## [DATA]
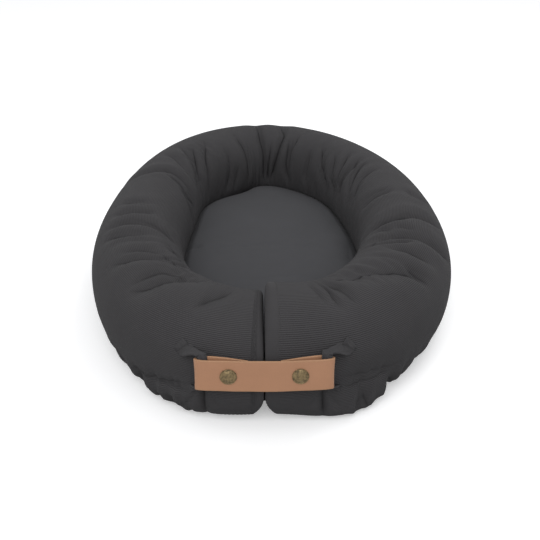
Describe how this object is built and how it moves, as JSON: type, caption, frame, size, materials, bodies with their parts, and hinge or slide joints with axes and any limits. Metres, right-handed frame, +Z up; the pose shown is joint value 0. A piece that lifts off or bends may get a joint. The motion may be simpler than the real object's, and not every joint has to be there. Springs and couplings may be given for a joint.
{
  "type": "infant lounger",
  "caption": "Oval stuffed infant lounger in dark ribbed cloth with a padded base and a bolster open at the foot, held shut by a leather strap with press studs.",
  "frame": {"origin": "on the underside of the base panel, under the middle of the bolster's oval", "axes": "+Y from the strap at the foot to the head, +Z up from the floor, +X to the right as seen from the foot"},
  "size_m": [0.4762, 0.7914, 0.1283],
  "materials": {
    "ribbed_cloth": "matt ribbed cotton jersey, charcoal",
    "stuffing": "white polyester fibre",
    "foam": "cream open-cell foam",
    "elastic": "woven elastic",
    "leather": "natural tan, matt",
    "stud_brass": "antique, brushed",
    "zip_tape": "woven tape",
    "zip_teeth": "moulded",
    "zip_metal": "dark nickel"
  },
  "bodies": {
    "lounger": {"bolster_cover_left": "ribbed_cloth", "bolster_cover_right": "ribbed_cloth", "end_panel_left": "ribbed_cloth", "end_panel_right": "ribbed_cloth", "bolster_fill": "stuffing", "base_panel": "ribbed_cloth", "base_foam": "foam", "lying_panel": "ribbed_cloth", "hem_elastic": "elastic", "strap_fold_left": "leather", "strap_fold_right": "leather", "strap_tab_left": "leather", "strap_tab_right": "leather", "press_stud_left": "stud_brass", "press_stud_right": "stud_brass", "press_post_left": "stud_brass", "press_post_right": "stud_brass", "loop_tape_left": "ribbed_cloth", "loop_tape_right": "ribbed_cloth", "zip_tape_foot": "zip_tape", "zip_tape_head": "zip_tape", "zip_teeth_foot": "zip_teeth", "zip_teeth_head": "zip_teeth", "zip_stop_open": "zip_metal", "zip_stop_closed": "zip_metal"},
    "strap": {"strap_front": "leather", "press_cap_left": "stud_brass", "press_cap_right": "stud_brass", "press_socket_left": "stud_brass", "press_socket_right": "stud_brass"},
    "zip_slider": {"zip_slider": "zip_metal"},
    "zip_pull": {"zip_pull": "zip_metal"}
  },
  "joints": [
    {"name": "strap_pull_off", "type": "slide", "parent": "lounger", "child": "strap", "axis": [0, -0.9903, 0.1392], "range_m": [0, 0.01], "deforming": ["strap_fold_left", "strap_fold_right"]},
    {"name": "zip_run", "type": "slide", "parent": "lounger", "child": "zip_slider", "axis": [-1, 0, 0], "range_m": [0, 0.2], "deforming": ["zip_teeth_foot", "zip_teeth_head"]},
    {"name": "zip_pull_swing", "type": "hinge", "parent": "zip_slider", "child": "zip_pull", "pos_m": [0.1125, -0.11, 0.00145], "axis": [0, -1, 0], "range_deg": [0, 150]}
  ]
}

## [EXERCISE BRIEF]
Copy the material above verbatim.

## [RESPONSE BELOW]
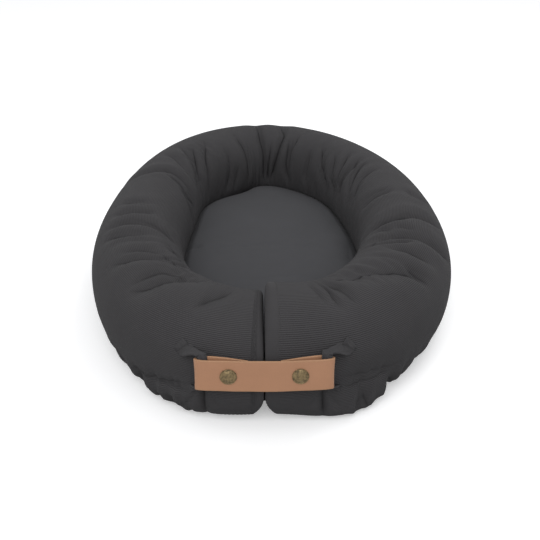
Describe how this object is built and how it moves, as JSON: type, caption, frame, size, materials, bodies with their parts, and hinge or slide joints with axes and any limits. Metres, right-handed frame, +Z up; the pose shown is joint value 0. A piece that lifts off or bends may get a joint. The motion may be simpler than the real object's, and not every joint has to be there. Springs and couplings may be given for a joint.
{
  "type": "infant lounger",
  "caption": "Oval stuffed infant lounger in dark ribbed cloth with a padded base and a bolster open at the foot, held shut by a leather strap with press studs.",
  "frame": {"origin": "on the underside of the base panel, under the middle of the bolster's oval", "axes": "+Y from the strap at the foot to the head, +Z up from the floor, +X to the right as seen from the foot"},
  "size_m": [0.4762, 0.7914, 0.1283],
  "materials": {
    "ribbed_cloth": "matt ribbed cotton jersey, charcoal",
    "stuffing": "white polyester fibre",
    "foam": "cream open-cell foam",
    "elastic": "woven elastic",
    "leather": "natural tan, matt",
    "stud_brass": "antique, brushed",
    "zip_tape": "woven tape",
    "zip_teeth": "moulded",
    "zip_metal": "dark nickel"
  },
  "bodies": {
    "lounger": {"bolster_cover_left": "ribbed_cloth", "bolster_cover_right": "ribbed_cloth", "end_panel_left": "ribbed_cloth", "end_panel_right": "ribbed_cloth", "bolster_fill": "stuffing", "base_panel": "ribbed_cloth", "base_foam": "foam", "lying_panel": "ribbed_cloth", "hem_elastic": "elastic", "strap_fold_left": "leather", "strap_fold_right": "leather", "strap_tab_left": "leather", "strap_tab_right": "leather", "press_stud_left": "stud_brass", "press_stud_right": "stud_brass", "press_post_left": "stud_brass", "press_post_right": "stud_brass", "loop_tape_left": "ribbed_cloth", "loop_tape_right": "ribbed_cloth", "zip_tape_foot": "zip_tape", "zip_tape_head": "zip_tape", "zip_teeth_foot": "zip_teeth", "zip_teeth_head": "zip_teeth", "zip_stop_open": "zip_metal", "zip_stop_closed": "zip_metal"},
    "strap": {"strap_front": "leather", "press_cap_left": "stud_brass", "press_cap_right": "stud_brass", "press_socket_left": "stud_brass", "press_socket_right": "stud_brass"},
    "zip_slider": {"zip_slider": "zip_metal"},
    "zip_pull": {"zip_pull": "zip_metal"}
  },
  "joints": [
    {"name": "strap_pull_off", "type": "slide", "parent": "lounger", "child": "strap", "axis": [0, -0.9903, 0.1392], "range_m": [0, 0.01], "deforming": ["strap_fold_left", "strap_fold_right"]},
    {"name": "zip_run", "type": "slide", "parent": "lounger", "child": "zip_slider", "axis": [-1, 0, 0], "range_m": [0, 0.2], "deforming": ["zip_teeth_foot", "zip_teeth_head"]},
    {"name": "zip_pull_swing", "type": "hinge", "parent": "zip_slider", "child": "zip_pull", "pos_m": [0.1125, -0.11, 0.00145], "axis": [0, -1, 0], "range_deg": [0, 150]}
  ]
}